_PROBLEM TO WORK ON:_ Each entry below must be repeated word for word.

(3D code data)
┏━━

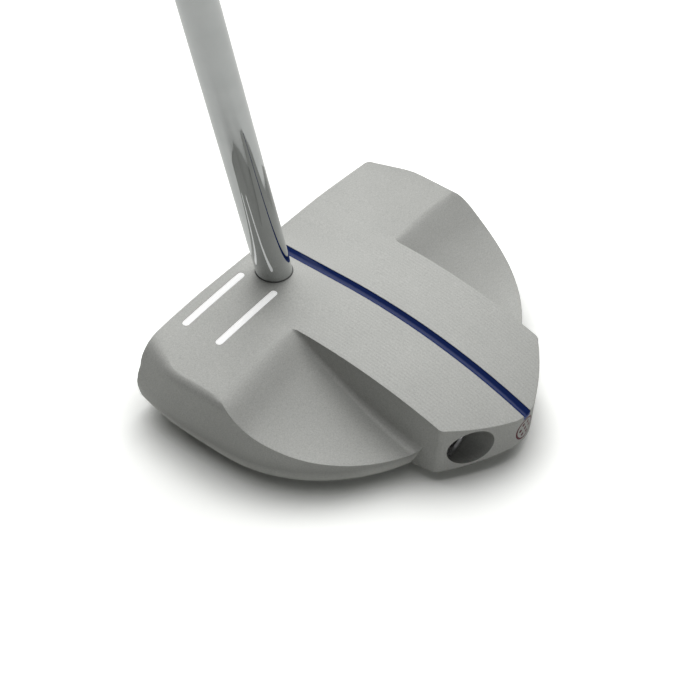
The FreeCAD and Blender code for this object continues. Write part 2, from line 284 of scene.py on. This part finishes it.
def port_painted_shade(tree, parts):
    """The bored ports are darkened inside with painted shade."""
    across = maths(tree, "SUBTRACT", maths(tree, "ABSOLUTE", parts.outputs[0]), PORT_X)
    rise = maths(tree, "SUBTRACT", parts.outputs[2], PORT_HEIGHT)
    reach = maths(tree, "SQRT", maths(tree, "ADD", maths(tree, "MULTIPLY", across, across),
                                      maths(tree, "MULTIPLY", rise, rise)))
    inside = spread(tree, reach, PORT_RADIUS + 0.02 * MM, PORT_RADIUS + 0.08 * MM, 1.0, 0.0)
    behind = spread(tree, parts.outputs[1], *PORT_FRONT, 0.0, 1.0)
    return maths(tree, "MULTIPLY_ADD", maths(tree, "MULTIPLY", inside, behind),
                 PORT_PAINTED_SHADE, 1.0)


def cutter_lines(tree, spot, parts, facing):
    """Fine lines along the top of the ridge, fading out towards the face."""
    wander = noise(tree, scaled(tree, spot, (1.0, 0.12, 1.0)), 3 * MM)
    phase = maths(tree, "MULTIPLY_ADD", parts.outputs[0], 2 * math.pi / CUTTER_PITCH,
                  maths(tree, "MULTIPLY", wander, 2.4))
    lines = maths(tree, "SINE", phase)
    upward = spread(tree, facing.outputs[2], 0.86, 0.93, 0, 1)
    inside = spread(tree, maths(tree, "ABSOLUTE", parts.outputs[0]), *CUTTER_SIDES, 1, 0)
    behind = spread(tree, parts.outputs[1], *CUTTER_FRONT, 0.0, 1.0)
    mask = maths(tree, "MULTIPLY", maths(tree, "MULTIPLY", upward, inside), behind)
    return maths(tree, "MULTIPLY", lines, mask)


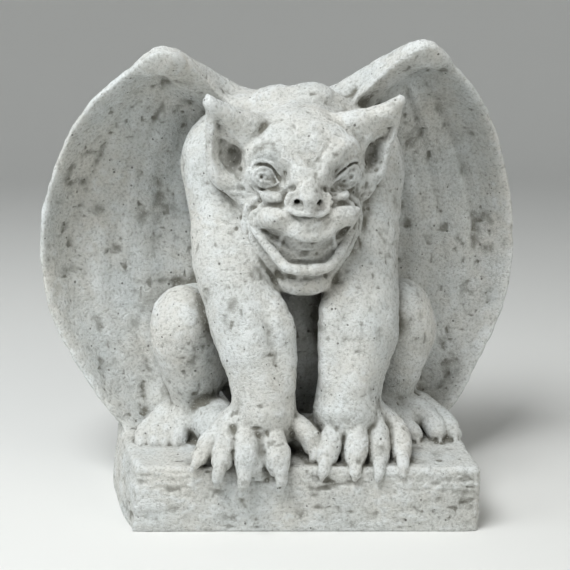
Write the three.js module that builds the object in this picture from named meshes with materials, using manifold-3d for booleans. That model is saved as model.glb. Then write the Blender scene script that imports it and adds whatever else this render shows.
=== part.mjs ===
// A crouching winged gargoyle, cast in one piece with its rough rectangular base.
// Millimetres, +Z up, +Y to the back. The origin is the middle of the underside.
import * as THREE from 'three';
import { mergeVertices } from 'three/addons/utils/BufferGeometryUtils.js';
import Module from 'manifold-3d';

// Driving dimensions
const BASE_HEIGHT = 42.4;
const BASE_EDGE_ROUND = 3;
const BASE_FRONT_Y = -85;
const BASE_BACK_Y = 75;
const FIGURE_TURN_DEG = 9;
const FIGURE_SHIFT_X = 9.5;
const WING_PEAK_Z = 300;
const WING_REACH_X = 166.5;
const WING_THICKNESS = 10;
const WING_BOWL_DEPTH = 22;
const WING_RIDGES = 3;
const WING_RIDGE_HEIGHT = 2.5;
const EAR_THICKNESS = 6;
const EAR_BOWL_DEPTH = 8;
const HEAD_CENTRE = [0, -38, 222];
const EYE_X = 17.5;
const EYE_Z = 220;
const MOUTH_Z = 174;
const MOUTH_HALF_WIDTH = 29;
const MOUTH_OPENING = 13;
const STONE = { color: 0xc8ccc8, roughness: 0.9, metalness: 0 };

const wasm = await Module();
wasm.setup();

// Turns a closed three.js geometry into a solid that can be joined and cut.
function toSolid(geometry) {
  const bare = geometry.clone();
  bare.deleteAttribute('normal');
  bare.deleteAttribute('uv');
  const merged = mergeVertices(bare, 1e-4);
  return new wasm.Manifold(new wasm.Mesh({
    numProp: 3,
    vertProperties: new Float32Array(merged.attributes.position.array),
    triVerts: new Uint32Array(merged.index.array),
  }));
}

function toGeometry(solid) {
  const mesh = solid.getMesh();
  const geometry = new THREE.BufferGeometry();
  geometry.setAttribute('position', new THREE.BufferAttribute(mesh.vertProperties, 3));
  geometry.setIndex(new THREE.BufferAttribute(mesh.triVerts, 1));
  return geometry;
}

// Keeps the largest closed surface, so that pockets left between joined masses are filled.
function filled(geometry) {
  const corners = geometry.index.array;
  const leader = Array.from({ length: geometry.attributes.position.count }, (_, i) => i);
  const find = (i) => {
    let top = i;
    while (leader[top] !== top) {
      leader[top] = leader[leader[top]];
      top = leader[top];
    }
    return top;
  };
  for (let i = 0; i < corners.length; i += 3) {
    leader[find(corners[i])] = find(corners[i + 1]);
    leader[find(corners[i + 1])] = find(corners[i + 2]);
  }
  const counts = new Map();
  for (const corner of corners) {
    counts.set(find(corner), (counts.get(find(corner)) ?? 0) + 1);
  }
  const largest = [...counts].sort((a, b) => b[1] - a[1])[0][0];
  const kept = geometry.clone();
  kept.setIndex([...corners].filter((corner) => find(corner) === largest));
  return mergeVertices(kept.toNonIndexed(), 1e-4);
}

function join(solids) {
  return solids.reduce((whole, piece) => whole.add(piece));
}

// An egg-shaped mass: centre, half sizes, and a turn in degrees about X, Y and Z.
function mass(centre, radii, turn = [0, 0, 0], around = 10, rings = 7) {
  const geometry = new THREE.SphereGeometry(1, around, rings);
  const angles = turn.map(THREE.MathUtils.degToRad);
  const matrix = new THREE.Matrix4().compose(
    new THREE.Vector3(...centre),
    new THREE.Quaternion().setFromEuler(new THREE.Euler(...angles, 'ZYX')),
    new THREE.Vector3(...radii),
  );
  return toSolid(geometry.applyMatrix4(matrix));
}

// A round-ended limb along a smooth curve. Each stop is [x, y, z, radius].
function limb(stops, around = 6, rings = 6, capShare = 0.2) {
  const curve = new THREE.CatmullRomCurve3(stops.map(([x, y, z]) => new THREE.Vector3(x, y, z)));
  const frameSteps = 24;
  const frames = curve.computeFrenetFrames(frameSteps, false);
  const geometry = new THREE.SphereGeometry(1, around, rings);
  const position = geometry.attributes.position;
  const point = new THREE.Vector3();
  for (let i = 0; i < position.count; i += 1) {
    point.fromBufferAttribute(position, i);
    const along = Math.acos(THREE.MathUtils.clamp(point.y, -1, 1)) / Math.PI;
    const turn = Math.atan2(point.z, point.x);
    const t = THREE.MathUtils.clamp((along - capShare) / (1 - 2 * capShare), 0, 1);
    const radius = radiusAt(stops, t);
    const nearEnd = Math.min(along, 1 - along);
    const capAngle = Math.min(nearEnd / capShare, 1) * Math.PI / 2;
    const side = along < 0.5 ? -1 : 1;
    const k = Math.round(t * frameSteps);
    const outward = radius * Math.sin(capAngle);
    point.copy(curve.getPoint(t));
    point.addScaledVector(frames.normals[k], outward * Math.cos(turn));
    point.addScaledVector(frames.binormals[k], outward * Math.sin(turn));
    point.addScaledVector(frames.tangents[k], side * radius * Math.cos(capAngle));
    position.setXYZ(i, point.x, point.y, point.z);
  }
  const solid = toSolid(geometry);
  return solid.volume() > 0 ? solid : toSolid(flipped(geometry));
}

function radiusAt(stops, t) {
  const place = t * (stops.length - 1);
  const i = Math.min(Math.floor(place), stops.length - 2);
  return THREE.MathUtils.lerp(stops[i][3], stops[i + 1][3], place - i);
}

function flipped(geometry) {
  const turned = geometry.clone();
  const order = turned.index.array;
  for (let i = 0; i < order.length; i += 3) {
    [order[i], order[i + 1]] = [order[i + 1], order[i]];
  }
  return turned;
}

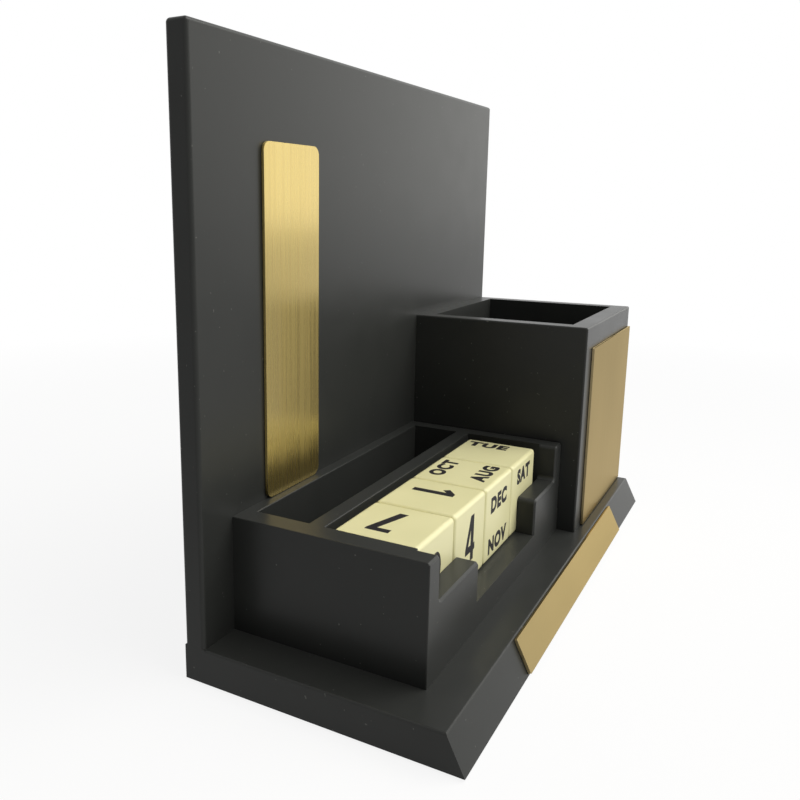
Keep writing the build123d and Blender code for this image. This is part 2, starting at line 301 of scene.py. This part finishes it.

┗━━

_WORKED ANSWER:_
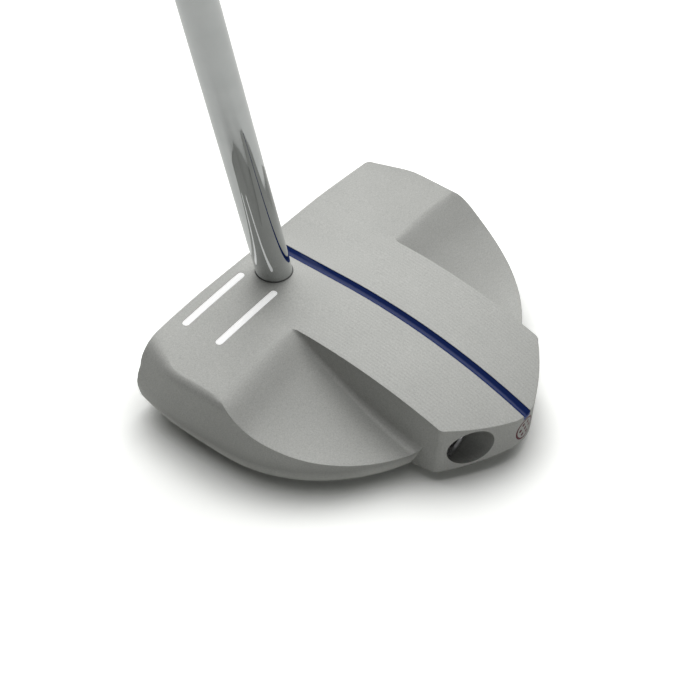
The FreeCAD and Blender code for this object continues. Write part 2, from line 284 of scene.py on. This part finishes it.
def port_painted_shade(tree, parts):
    """The bored ports are darkened inside with painted shade."""
    across = maths(tree, "SUBTRACT", maths(tree, "ABSOLUTE", parts.outputs[0]), PORT_X)
    rise = maths(tree, "SUBTRACT", parts.outputs[2], PORT_HEIGHT)
    reach = maths(tree, "SQRT", maths(tree, "ADD", maths(tree, "MULTIPLY", across, across),
                                      maths(tree, "MULTIPLY", rise, rise)))
    inside = spread(tree, reach, PORT_RADIUS + 0.02 * MM, PORT_RADIUS + 0.08 * MM, 1.0, 0.0)
    behind = spread(tree, parts.outputs[1], *PORT_FRONT, 0.0, 1.0)
    return maths(tree, "MULTIPLY_ADD", maths(tree, "MULTIPLY", inside, behind),
                 PORT_PAINTED_SHADE, 1.0)


def cutter_lines(tree, spot, parts, facing):
    """Fine lines along the top of the ridge, fading out towards the face."""
    wander = noise(tree, scaled(tree, spot, (1.0, 0.12, 1.0)), 3 * MM)
    phase = maths(tree, "MULTIPLY_ADD", parts.outputs[0], 2 * math.pi / CUTTER_PITCH,
                  maths(tree, "MULTIPLY", wander, 2.4))
    lines = maths(tree, "SINE", phase)
    upward = spread(tree, facing.outputs[2], 0.86, 0.93, 0, 1)
    inside = spread(tree, maths(tree, "ABSOLUTE", parts.outputs[0]), *CUTTER_SIDES, 1, 0)
    behind = spread(tree, parts.outputs[1], *CUTTER_FRONT, 0.0, 1.0)
    mask = maths(tree, "MULTIPLY", maths(tree, "MULTIPLY", upward, inside), behind)
    return maths(tree, "MULTIPLY", lines, mask)


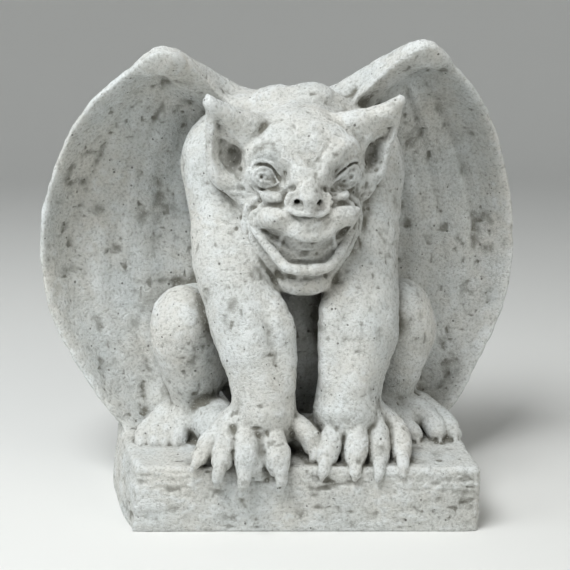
Write the three.js module that builds the object in this picture from named meshes with materials, using manifold-3d for booleans. That model is saved as model.glb. Then write the Blender scene script that imports it and adds whatever else this render shows.
=== part.mjs ===
// A crouching winged gargoyle, cast in one piece with its rough rectangular base.
// Millimetres, +Z up, +Y to the back. The origin is the middle of the underside.
import * as THREE from 'three';
import { mergeVertices } from 'three/addons/utils/BufferGeometryUtils.js';
import Module from 'manifold-3d';

// Driving dimensions
const BASE_HEIGHT = 42.4;
const BASE_EDGE_ROUND = 3;
const BASE_FRONT_Y = -85;
const BASE_BACK_Y = 75;
const FIGURE_TURN_DEG = 9;
const FIGURE_SHIFT_X = 9.5;
const WING_PEAK_Z = 300;
const WING_REACH_X = 166.5;
const WING_THICKNESS = 10;
const WING_BOWL_DEPTH = 22;
const WING_RIDGES = 3;
const WING_RIDGE_HEIGHT = 2.5;
const EAR_THICKNESS = 6;
const EAR_BOWL_DEPTH = 8;
const HEAD_CENTRE = [0, -38, 222];
const EYE_X = 17.5;
const EYE_Z = 220;
const MOUTH_Z = 174;
const MOUTH_HALF_WIDTH = 29;
const MOUTH_OPENING = 13;
const STONE = { color: 0xc8ccc8, roughness: 0.9, metalness: 0 };

const wasm = await Module();
wasm.setup();

// Turns a closed three.js geometry into a solid that can be joined and cut.
function toSolid(geometry) {
  const bare = geometry.clone();
  bare.deleteAttribute('normal');
  bare.deleteAttribute('uv');
  const merged = mergeVertices(bare, 1e-4);
  return new wasm.Manifold(new wasm.Mesh({
    numProp: 3,
    vertProperties: new Float32Array(merged.attributes.position.array),
    triVerts: new Uint32Array(merged.index.array),
  }));
}

function toGeometry(solid) {
  const mesh = solid.getMesh();
  const geometry = new THREE.BufferGeometry();
  geometry.setAttribute('position', new THREE.BufferAttribute(mesh.vertProperties, 3));
  geometry.setIndex(new THREE.BufferAttribute(mesh.triVerts, 1));
  return geometry;
}

// Keeps the largest closed surface, so that pockets left between joined masses are filled.
function filled(geometry) {
  const corners = geometry.index.array;
  const leader = Array.from({ length: geometry.attributes.position.count }, (_, i) => i);
  const find = (i) => {
    let top = i;
    while (leader[top] !== top) {
      leader[top] = leader[leader[top]];
      top = leader[top];
    }
    return top;
  };
  for (let i = 0; i < corners.length; i += 3) {
    leader[find(corners[i])] = find(corners[i + 1]);
    leader[find(corners[i + 1])] = find(corners[i + 2]);
  }
  const counts = new Map();
  for (const corner of corners) {
    counts.set(find(corner), (counts.get(find(corner)) ?? 0) + 1);
  }
  const largest = [...counts].sort((a, b) => b[1] - a[1])[0][0];
  const kept = geometry.clone();
  kept.setIndex([...corners].filter((corner) => find(corner) === largest));
  return mergeVertices(kept.toNonIndexed(), 1e-4);
}

function join(solids) {
  return solids.reduce((whole, piece) => whole.add(piece));
}

// An egg-shaped mass: centre, half sizes, and a turn in degrees about X, Y and Z.
function mass(centre, radii, turn = [0, 0, 0], around = 10, rings = 7) {
  const geometry = new THREE.SphereGeometry(1, around, rings);
  const angles = turn.map(THREE.MathUtils.degToRad);
  const matrix = new THREE.Matrix4().compose(
    new THREE.Vector3(...centre),
    new THREE.Quaternion().setFromEuler(new THREE.Euler(...angles, 'ZYX')),
    new THREE.Vector3(...radii),
  );
  return toSolid(geometry.applyMatrix4(matrix));
}

// A round-ended limb along a smooth curve. Each stop is [x, y, z, radius].
function limb(stops, around = 6, rings = 6, capShare = 0.2) {
  const curve = new THREE.CatmullRomCurve3(stops.map(([x, y, z]) => new THREE.Vector3(x, y, z)));
  const frameSteps = 24;
  const frames = curve.computeFrenetFrames(frameSteps, false);
  const geometry = new THREE.SphereGeometry(1, around, rings);
  const position = geometry.attributes.position;
  const point = new THREE.Vector3();
  for (let i = 0; i < position.count; i += 1) {
    point.fromBufferAttribute(position, i);
    const along = Math.acos(THREE.MathUtils.clamp(point.y, -1, 1)) / Math.PI;
    const turn = Math.atan2(point.z, point.x);
    const t = THREE.MathUtils.clamp((along - capShare) / (1 - 2 * capShare), 0, 1);
    const radius = radiusAt(stops, t);
    const nearEnd = Math.min(along, 1 - along);
    const capAngle = Math.min(nearEnd / capShare, 1) * Math.PI / 2;
    const side = along < 0.5 ? -1 : 1;
    const k = Math.round(t * frameSteps);
    const outward = radius * Math.sin(capAngle);
    point.copy(curve.getPoint(t));
    point.addScaledVector(frames.normals[k], outward * Math.cos(turn));
    point.addScaledVector(frames.binormals[k], outward * Math.sin(turn));
    point.addScaledVector(frames.tangents[k], side * radius * Math.cos(capAngle));
    position.setXYZ(i, point.x, point.y, point.z);
  }
  const solid = toSolid(geometry);
  return solid.volume() > 0 ? solid : toSolid(flipped(geometry));
}

function radiusAt(stops, t) {
  const place = t * (stops.length - 1);
  const i = Math.min(Math.floor(place), stops.length - 2);
  return THREE.MathUtils.lerp(stops[i][3], stops[i + 1][3], place - i);
}

function flipped(geometry) {
  const turned = geometry.clone();
  const order = turned.index.array;
  for (let i = 0; i < order.length; i += 3) {
    [order[i], order[i + 1]] = [order[i + 1], order[i]];
  }
  return turned;
}

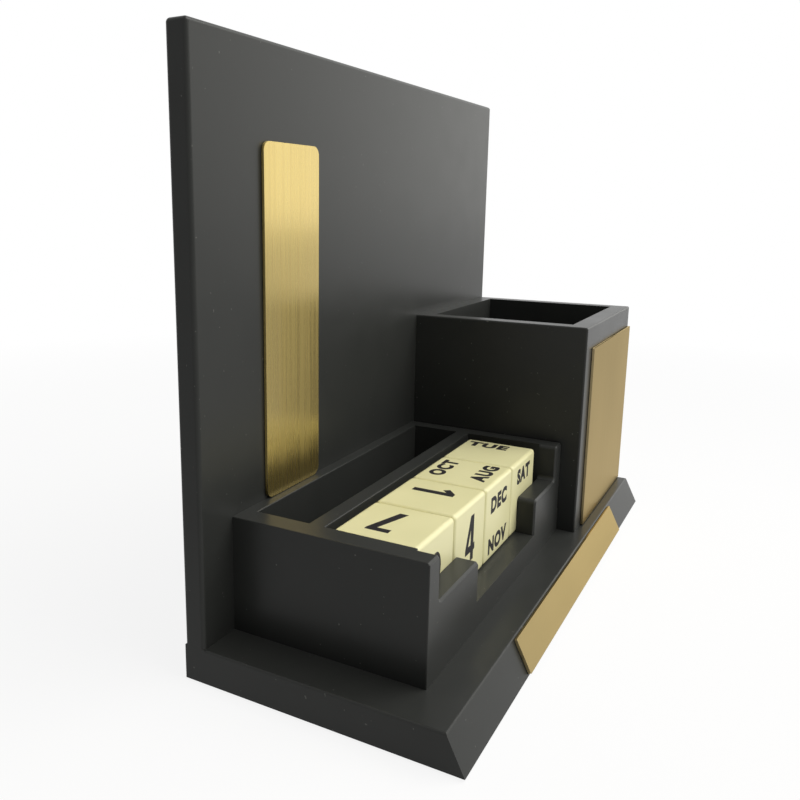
Keep writing the build123d and Blender code for this image. This is part 2, starting at line 301 of scene.py. This part finishes it.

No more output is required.